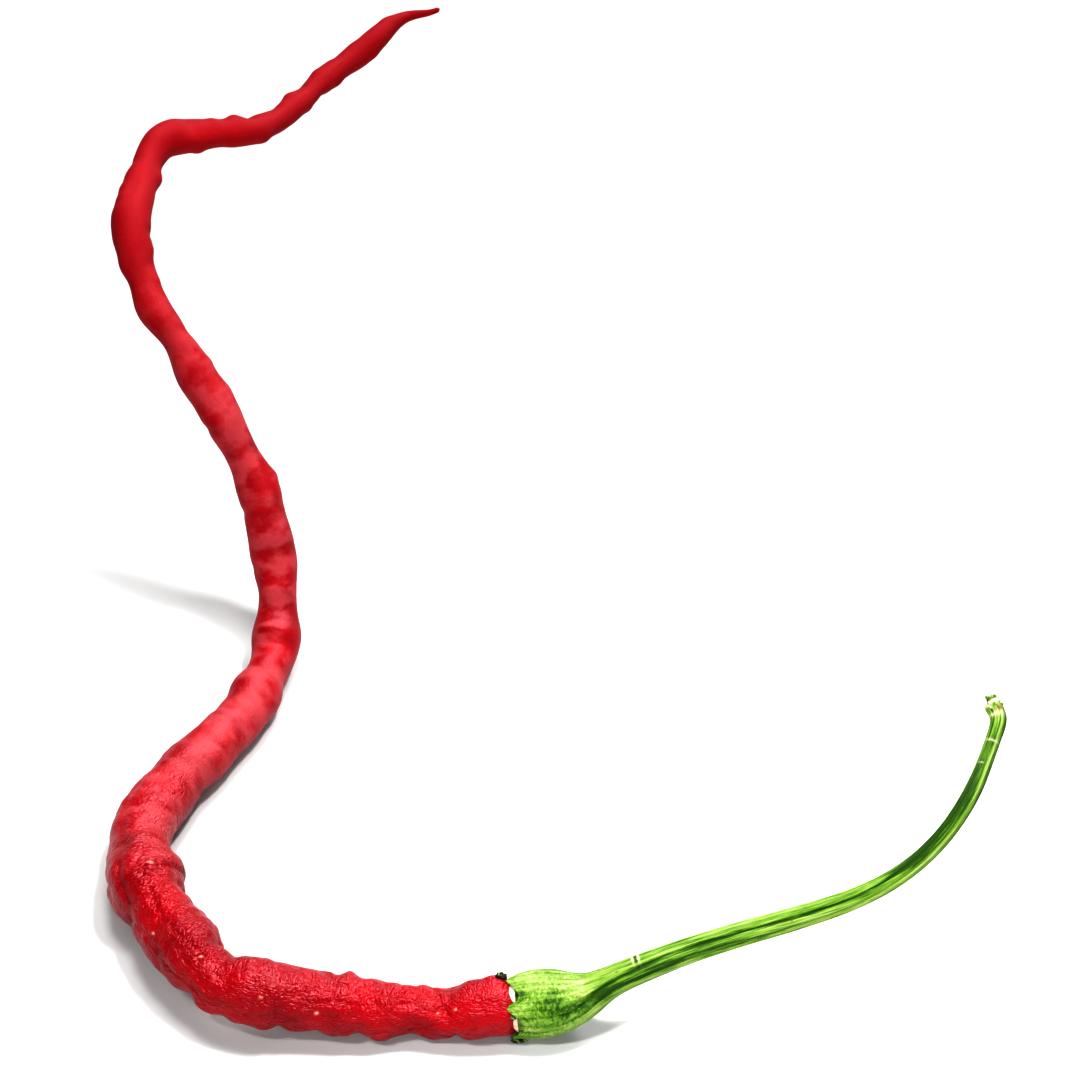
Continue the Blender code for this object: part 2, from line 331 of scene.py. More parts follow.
# Creased layers: pitch along, cells round, width of a crease's field, share of depth, and a draw.
CREASE_LAYERS = ((2.6, 9, 0.30, 0.7, 41), (1.5, 18, 0.30, 0.5, 42))
LUMP_PITCH, LUMP_CELLS, LUMP_DRAW = 4.0, 4, 51
SWAY_PITCH, SWAY_CELLS, SWAY, SWAY_DRAW = 12.0, 4, 0.03, 52
# Where the leathery net runs crosswise: distance, clock angle, length, width in radians, and strength.
RIPPLES = (
    (5.2, 72, 3.6, 0.80, 1.0),
    (18.0, 95, 9.0, 0.90, 0.9),
    (32.0, 80, 5.0, 0.60, 0.6),
    (42.0, 84, 4.4, 0.80, 0.9),
    (49.0, 86, 5.0, 1.00, 1.0),
    (58.0, 90, 6.0, 1.20, 1.0),
    (67.0, 110, 5.0, 1.00, 0.8),
    (76.0, 120, 5.0, 1.20, 0.8),
)
# Pale dots where the skin was nicked: distance, clock angle, and size.
SPECKS = (
    (7.4, 129, 0.15),
    (9.9, 135, 0.12),
    (26.4, 150, 0.20),
    (33.9, 135, 0.14),
    (42.9, 105, 0.16),
    (50.9, 144, 0.17),
    (61.0, 84, 0.18),
    (18.0, 300, 0.20),
    (47.0, 10, 0.18),
    (71.0, 200, 0.20),
    (88.0, 250, 0.22),
)
# Dull tan patches on the skin: distance, clock angle, length, width in radians, and strength.
TAN_PATCHES = (
    (216.5, 22, 5.2, 0.42, 1.0),
    (199.0, 62, 2.4, 0.50, 0.45),
    (168.0, 300, 5.0, 0.50, 0.5),
)
SPECK_RISE = 0.05
# The depth of fold at which the painted crease shade is darkest, and the radius at which the skin's grain is
# true to size.
HOLLOW_DEPTH = 0.30
POD_GRAIN_RADIUS = 4.0

# The stalk's middle line, from the calyx rim to the broken end: x, y, height of its underside.
STALK_LINE = (
    (-2.5, -84.1, 0.0),
    (1.7, -83.9, 0.0),
    (5.6, -83.9, 1.6),
    (9.4, -83.5, 5.0),
    (13.1, -83.2, 7.6),
    (20.7, -81.4, 10.2),
    (36.8, -79.3, 15.4),
    (48.3, -77.3, 20.4),
    (54.8, -73.8, 24.6),
    (59.6, -68.3, 28.8),
    (63.0, -61.3, 32.4),
    (63.6, -58.9, 33.4),
    (62.8, -57.0, 34.0),
)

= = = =

Given problem: Copy every line above in which the string "from" shows up.

Solution:
Continue the Blender code for this object: part 2, from line 331 of scene.py. More parts follow.
# The stalk's middle line, from the calyx rim to the broken end: x, y, height of its underside.